* **Problem details**
Below are entries. Copy exactly the lines running from the line that holds "to stand on" to the line that holds "obj.matrix_parent_inverse = Matrix.Identity(4)", with both ends included.

***** Record excerpts

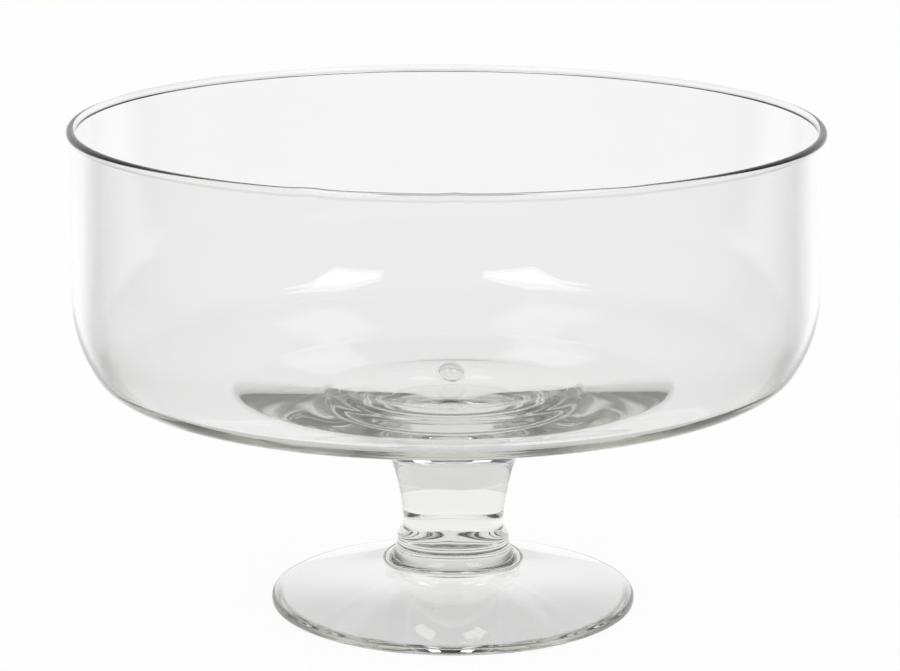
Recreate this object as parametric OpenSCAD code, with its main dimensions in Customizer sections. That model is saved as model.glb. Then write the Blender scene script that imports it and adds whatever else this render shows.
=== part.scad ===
// Trifle bowl in clear hand blown glass, standing on a stem and a round foot.
// Each piece is one gather of glass, and they are fused hot on flat seats, one above the other.
// The origin is on the table under the middle of the bowl, and +Z points up.

/* [Bowl] */
// Outside diameter over the bead of the rim
rim_d = 240; // [200:1:280]
// Height of the bowl from its seat on the stem to the top of the rim
bowl_h = 94.6; // [80:0.2:130]
// Thickness of the straight wall
wall_t = 2.1; // [1.5:0.1:3]
// How far the flame rounded rim stands out from the wall
rim_step = 0.7; // [0.2:0.1:1]
// Outside radius of the upper part of the corner, where the wall turns in
shoulder_r = 42.3; // [30:0.1:55]
// Outside radius of the lower part of the corner, which the bowl would rock on
heel_r = 12.9; // [8:0.1:20]
// Thickness of the glass in the corner
corner_t = 3.4; // [2.4:0.1:5]

/* [Floor] */
// Extra thickness that the floor gains towards its middle, over the stem
floor_swell = 7; // [6:0.2:8]
// Diameter of this thick part of the floor
swell_d = 143; // [120:1:160]
// Depth of the dip in the middle of the floor, where it sank a little over the hot stem
dip_depth = 4; // [1:0.1:4.4]
// Diameter at which the dip has faded to about a third of its depth
dip_d = 68; // [50:1:90]

/* [Air bubble] */
// Diameter of the air bubble, which is shut in a small bead of glass on the floor
bubble_d = 5.4; // [4.8:0.1:6]
// Thickness of the glass round the bubble
bubble_skin = 0.9; // [0.6:0.1:1.2]
// How deep the bead sits in the floor
bubble_sink = 1; // [0.4:0.1:1.6]
// Distance of the bead behind the middle of the floor
bubble_back = 16.2; // [0:0.1:30]

/* [Stem] */
// Height of the stem from the wafer to the bowl
stem_h = 37.7; // [33:0.1:60]
// Diameter of the waist, at the lower end of the stem
waist_d = 32.6; // [24:0.2:35]
// Radius of the long flare above the waist
flare_r = 61.2; // [50:0.2:75]
// Height of that flare, above which the stem opens in a fillet that runs into the base of the bowl
flare_h = 21.5; // [18:0.1:23]
// Height of the bowl's seat over the lowest point that the dish of its base would reach
seat_rise = 1.1; // [0.4:0.1:1.6]
// How far the stem and the foot stand to one side of the bowl, as the hand made bowl has it
stem_shift = 2.5; // [0:0.1:4]

/* [Wafer and collar] */
// Height of the wafer, the thin ring of glass under the stem
wafer_h = 3.8; // [2.5:0.1:6]
// Width of the small ledge round the waist, at the top of the wafer
wafer_ledge = 0.5; // [0.3:0.1:1]
// Diameter of the seam between the wafer and the collar
seam_d = 36.4; // [34:0.2:38]
// Height of the collar, the thick ring between the wafer and the foot
collar_h = 8.7; // [6:0.1:14]
// Largest diameter of the collar, near its lower end
collar_d = 45.8; // [40:0.2:52]
// Radius of the roll that turns the collar in, down to the foot
collar_roll = 1.3; // [0.8:0.1:2]

/* [Foot] */
// Diameter of the foot
foot_d = 118.3; // [90:0.5:140]
// Thickness of the foot at its edge
foot_edge_t = 3.3; // [2.6:0.1:5]
// Rounding of the edge of the foot
foot_round = 1.2; // [0.6:0.1:1.3]
// Rise of the top of the foot from its edge to the collar
foot_rise = 10.3; // [6:0.1:18]
// Width of the flat ring that stands on the table
rest_w = 3.4; // [2:0.2:6]
// Thickness of the glass over the hollow under the foot, at its middle
foot_middle_t = 4.6; // [3.5:0.1:6]
// Diameter of the flat roof of that hollow
hollow_d = 34; // [20:1:40]

/* [Hidden] */
// Names of the pieces
// Piece that is drawn, or all of them
// Colour of the clear glass
glass = [0.86, 0.91, 0.89, 0.45];
// Steps round a full turn
$fn = 120;
// Steps along one arc of an outline
steps = 12;
// Turn of the shoulder arc from the upright wall, in degrees
shoulder_turn = 31.3;
// Turn from the upright wall to where the corner meets the shallow base, in degrees
heel_turn = 75.4;
// Powers that round the edge of the thick part of the floor and the edge of the dip
swell_power = 1.1;
dip_power = 4;

// Heights of the seats, from the table up
foot_top = foot_edge_t + foot_rise;
collar_top = foot_top + collar_h;
wafer_top = collar_top + wafer_h;
seat_z = wafer_top + stem_h;
rim_z = seat_z + bowl_h;

// Radii of the pieces
rim_r = rim_d / 2;
wall_r = rim_r - rim_step;
bead_r = (wall_t + rim_step) / 2;
waist_r = waist_d / 2;
seam_r = seam_d / 2;
collar_r = collar_d / 2;
foot_r = foot_d / 2;
swell_r = swell_d / 2;
dip_r = dip_d / 2;

// Unit direction in the outline, at an angle below the outward one
function heading(a) = [cos(a), -sin(a)];

// Points of an arc about a centre, between two angles below the outward direction
function arc(centre, r, a0, a1) =
    [for (i = [0 : steps]) centre + r * heading(a0 + (a1 - a0) * i / steps)];

// Points of the corner below a wall: a shoulder arc, then a tighter heel arc
function corner(wall, top, big_r, small_r) =
    let (
        c1 = [wall - big_r, top],
        c2 = c1 + (big_r - small_r) * heading(shoulder_turn)
    )
    concat(arc(c1, big_r, 0, shoulder_turn), arc(c2, small_r, shoulder_turn, heel_turn));

// Last point of a list, and the list from its end to its start
function last(points) = points[len(points) - 1];
function reversed(points) = [for (i = [len(points) - 1 : -1 : 0]) points[i]];

// Height of the shallow dish that leaves the corner's end smoothly, at a distance from the axis
function dish(end, r) =
    let (curve_r = end[0] / cos(heel_turn))
    end[1] + curve_r * sin(heel_turn) - sqrt(curve_r * curve_r - r * r);

// How far the corner and the base reach below the start of the corner
corner_end = last(corner(wall_r, 0, shoulder_r, heel_r));
corner_drop = -dish(corner_end, 0);
base_z = seat_z - seat_rise;
corner_z = base_z + corner_drop;

// Top of the long flare of the stem
flare_turn = asin(flare_h / flare_r);
flare_c = [waist_r + flare_r, wafer_top];
flare_top = flare_c + flare_r * heading(180 + flare_turn);

// Fillet that leaves the flare smoothly and meets the dish of the base smoothly
dish_r = corner_end[0] / cos(heel_turn);
dish_c = [0, base_z + dish_r];
reach = dish_c[1] - flare_top[1];
fillet_r = (reach * reach + flare_top[0] * flare_top[0] - dish_r * dish_r)
    / (2 * (dish_r - reach * sin(flare_turn) - flare_top[0] * cos(flare_turn)));
fillet_c = flare_top + fillet_r * heading(flare_turn);
seat_turn = asin((seat_z - fillet_c[1]) / fillet_r);
meet_turn = atan2(dish_c[1] - fillet_c[1], fillet_c[0]);

// Outside of the corner and the base, from the wall to the seat on the stem
outer_corner = corner(wall_r, corner_z, shoulder_r, heel_r);
outer_end = last(outer_corner);
outer_fillet = arc(fillet_c, fillet_r, 180 + meet_turn, 180 + seat_turn);
outer_base = [for (i = [1 : steps - 1])
    let (r = outer_end[0] + (outer_fillet[0][0] - outer_end[0]) * i / steps)
    [r, dish(outer_end, r)]];

// Inside of the corner, thickening from the wall to the floor
inner_corner = corner(wall_r - wall_t, corner_z, shoulder_r - corner_t, heel_r - corner_t);
inner_end = last(inner_corner);

// Height of the floor inside the bowl, which swells over the stem and dips in its middle
function swell(r) = r < swell_r ? floor_swell * pow(1 - pow(r / swell_r, 2), swell_power) : 0;
function dip(r) = dip_depth * exp(-pow(r / dip_r, dip_power));
function floor_z(r) = dish(inner_end, r) + swell(r) - dip(r);
floor_steps = 3 * steps;
inner_floor = [for (i = [1 : floor_steps])
    let (r = inner_end[0] * (1 - i / floor_steps))
    [r, floor_z(r)]];

// Round bead of the rim, from the outside of the wall over the top to its inside
bead_c = [rim_r - bead_r, rim_z - bead_r];
bead = arc(bead_c, bead_r, acos((wall_r - bead_c[0]) / bead_r), -180);

// The blown bowl: straight wall, rounded corner, thick floor and the bead with its air bubble
module bowl() {
    bead_out_r = bubble_d / 2 + bubble_skin;
    bubble_c = [0, bubble_back, floor_z(bubble_back) + bead_out_r - bubble_sink];
    color(glass)
    difference() {
        union() {
            rotate_extrude()
            polygon(concat(
                bead,
                inner_corner,
                inner_floor,
                [[0, seat_z]],
                reversed(outer_fillet),
                reversed(outer_base),
                reversed(outer_corner)
            ));
            translate(bubble_c)
            sphere(r = bead_out_r);
        }
        translate(bubble_c)
        sphere(d = bubble_d);
    }
}

// The solid stem, a trumpet that opens slowly and then fast, into the base of the bowl
module stem() {
    color(glass)
    translate([stem_shift, 0, 0])
    rotate_extrude()
    polygon(concat(
        [[0, wafer_top]],
        arc(flare_c, flare_r, 180, 180 + flare_turn),
        arc(fillet_c, fillet_r, 180 + flare_turn, 180 + seat_turn),
        [[0, seat_z]]
    ));
}

// The wafer, a short ring that spreads from the ledge round the waist to the seam
module wafer() {
    top_r = waist_r + wafer_ledge;
    spread = seam_r - top_r;
    color(glass)
    translate([stem_shift, 0, 0])
    rotate_extrude()
    polygon(concat(
        [[0, collar_top], [0, wafer_top]],
        [for (i = [0 : steps])
            [top_r + spread * sin(90 * i / steps), wafer_top - wafer_h * i / steps]]
    ));
}

// The collar, which sweeps out from the seam to its widest girth and rolls in to the foot
module collar() {
    roll_z = foot_top + collar_roll;
    sweep = collar_top - roll_z;
    spread = collar_r - seam_r;
    color(glass)
    translate([stem_shift, 0, 0])
    rotate_extrude()
    polygon(concat(
        [[0, foot_top], [0, collar_top]],
        [for (i = [0 : steps])
            [collar_r - spread * cos(90 * i / steps), roll_z + sweep * (1 - sin(90 * i / steps))]],
        arc([collar_r - collar_roll, roll_z], collar_roll, 0, 90)
    ));
}

// The foot, a shallow hollow cone with a rounded edge and a flat ring to stand on
module foot() {
    edge_r = foot_r - foot_round;
    seat_r = collar_r - collar_roll;
    roof_z = foot_top - foot_middle_t;
    color(glass)
    translate([stem_shift, 0, 0])
    rotate_extrude()
    polygon(concat(
        [[0, roof_z], [0, foot_top], [seat_r, foot_top]],
        arc([edge_r, foot_edge_t - foot_round], foot_round, -90, 0),
        arc([edge_r, foot_round], foot_round, 0, 90),
        [[edge_r - rest_w, 0], [hollow_d / 2, roof_z]]
    ));
}

bowl();
stem();
wafer();
collar();
foot();
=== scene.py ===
import math

import bmesh
import bpy
from mathutils import Matrix, Vector, noise


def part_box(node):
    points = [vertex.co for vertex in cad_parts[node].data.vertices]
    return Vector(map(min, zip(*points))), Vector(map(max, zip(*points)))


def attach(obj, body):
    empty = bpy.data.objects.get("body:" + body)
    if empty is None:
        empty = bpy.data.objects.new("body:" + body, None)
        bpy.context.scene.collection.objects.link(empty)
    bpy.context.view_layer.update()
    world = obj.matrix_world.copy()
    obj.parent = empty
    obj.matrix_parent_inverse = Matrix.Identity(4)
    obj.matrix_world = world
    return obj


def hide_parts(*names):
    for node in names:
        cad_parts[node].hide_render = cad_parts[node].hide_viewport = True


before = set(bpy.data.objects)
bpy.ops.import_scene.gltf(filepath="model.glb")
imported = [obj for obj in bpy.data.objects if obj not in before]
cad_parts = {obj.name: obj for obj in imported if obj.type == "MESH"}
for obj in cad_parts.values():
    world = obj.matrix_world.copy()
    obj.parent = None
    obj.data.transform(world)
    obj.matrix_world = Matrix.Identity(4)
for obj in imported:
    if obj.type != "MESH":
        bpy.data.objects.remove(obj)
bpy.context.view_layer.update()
mm = 0.001
print("frame loaded:", ", ".join(sorted(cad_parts)))

# Camera, as fitted to the ellipses of the rim and the foot in the photograph
cameraView = {
    "distance": 1.03661,  # metres in front of the bowl's axis
    "height": 0.33705,
    "pitchDown": 13.487,  # degrees
    "turnRight": 0.07,
    "roll": 0.19,
    "focalPixels": 3313.1,
    "framePixels": 900,
    "sensor": 36.0,
}


def placeCamera():
    view = cameraView
    data = bpy.data.cameras.new("camera")
    data.sensor_width = view["sensor"]
    data.lens = view["focalPixels"] / view["framePixels"] * view["sensor"]
    data.clip_end = 50
    camera = bpy.data.objects.new("camera", data)
    bpy.context.collection.objects.link(camera)
    turn = Matrix.Rotation(-math.radians(view["turnRight"]), 4, "Z")
    tilt = Matrix.Rotation(math.radians(90 - view["pitchDown"]), 4, "X")
    roll = Matrix.Rotation(math.radians(view["roll"]), 4, "Z")
    place = Matrix.Translation((0, -view["distance"], view["height"]))
    camera.matrix_world = place @ turn @ tilt @ roll
    bpy.context.scene.camera = camera


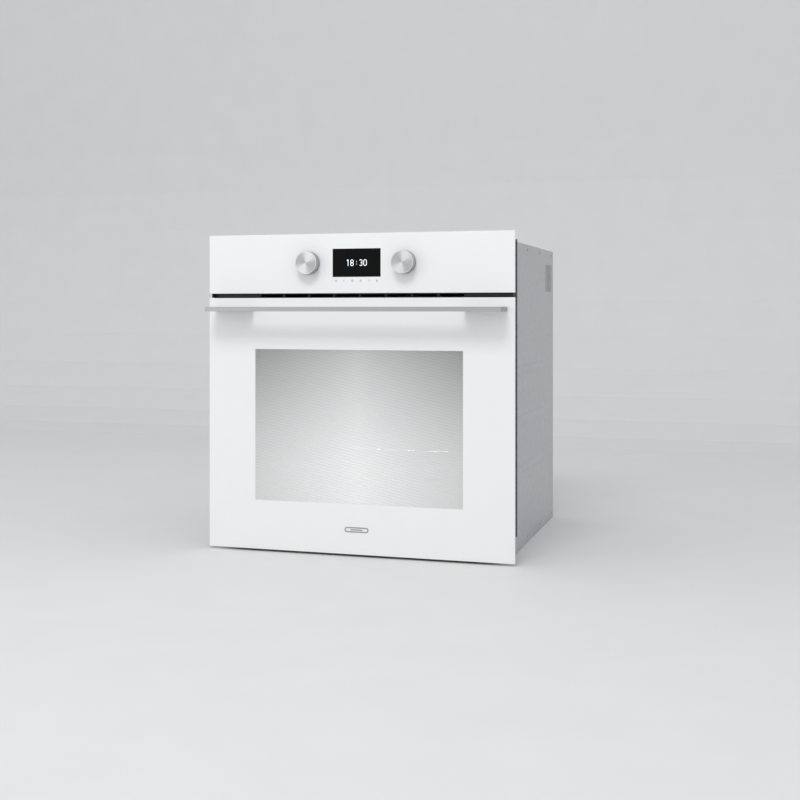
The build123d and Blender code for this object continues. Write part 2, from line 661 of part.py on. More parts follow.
with BuildPart() as grill_brackets:
    for sign in (-1, 1):
        slab(hand_span(sign, 36, 38), (grill_pivot_y - 7, cavity_rear), (grill_z - 7, cavity_roof))
        slab(hand_span(sign, 36, 48), (cavity_rear - 2, cavity_rear), (grill_z - 7, cavity_roof))
    eye = GRILL_PIVOT + 2 * RUNNING
    round_bar((-60, grill_pivot_y, grill_z), (60, grill_pivot_y, grill_z), eye, Mode.SUBTRACT)
    clip_x = 4 * lane
    for sign in (-1, 1):
        for side in (-1, 1):
            leaf = sign * clip_x + side * (ROD / 2 + 0.4)
            slab((leaf, leaf + side * 1), (grill_front + 40, grill_front + 52), (grill_z - 5, cavity_roof))
save(grill_brackets, "grill_brackets")

# ================================================================ racks, runners and shelf
rack_front = shelf_front + 8
rack_rear = fan_face - 12
post_x = rack_x + RACK_WIRE - 0.6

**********

* **Complete answer**
// The foot, a shallow hollow cone with a rounded edge and a flat ring to stand on
module foot() {
    edge_r = foot_r - foot_round;
    seat_r = collar_r - collar_roll;
    roof_z = foot_top - foot_middle_t;
    color(glass)
    translate([stem_shift, 0, 0])
    rotate_extrude()
    polygon(concat(
        [[0, roof_z], [0, foot_top], [seat_r, foot_top]],
        arc([edge_r, foot_edge_t - foot_round], foot_round, -90, 0),
        arc([edge_r, foot_round], foot_round, 0, 90),
        [[edge_r - rest_w, 0], [hollow_d / 2, roof_z]]
    ));
}

bowl();
stem();
wafer();
collar();
foot();
=== scene.py ===
import math

import bmesh
import bpy
from mathutils import Matrix, Vector, noise


def part_box(node):
    points = [vertex.co for vertex in cad_parts[node].data.vertices]
    return Vector(map(min, zip(*points))), Vector(map(max, zip(*points)))


def attach(obj, body):
    empty = bpy.data.objects.get("body:" + body)
    if empty is None:
        empty = bpy.data.objects.new("body:" + body, None)
        bpy.context.scene.collection.objects.link(empty)
    bpy.context.view_layer.update()
    world = obj.matrix_world.copy()
    obj.parent = empty
    obj.matrix_parent_inverse = Matrix.Identity(4)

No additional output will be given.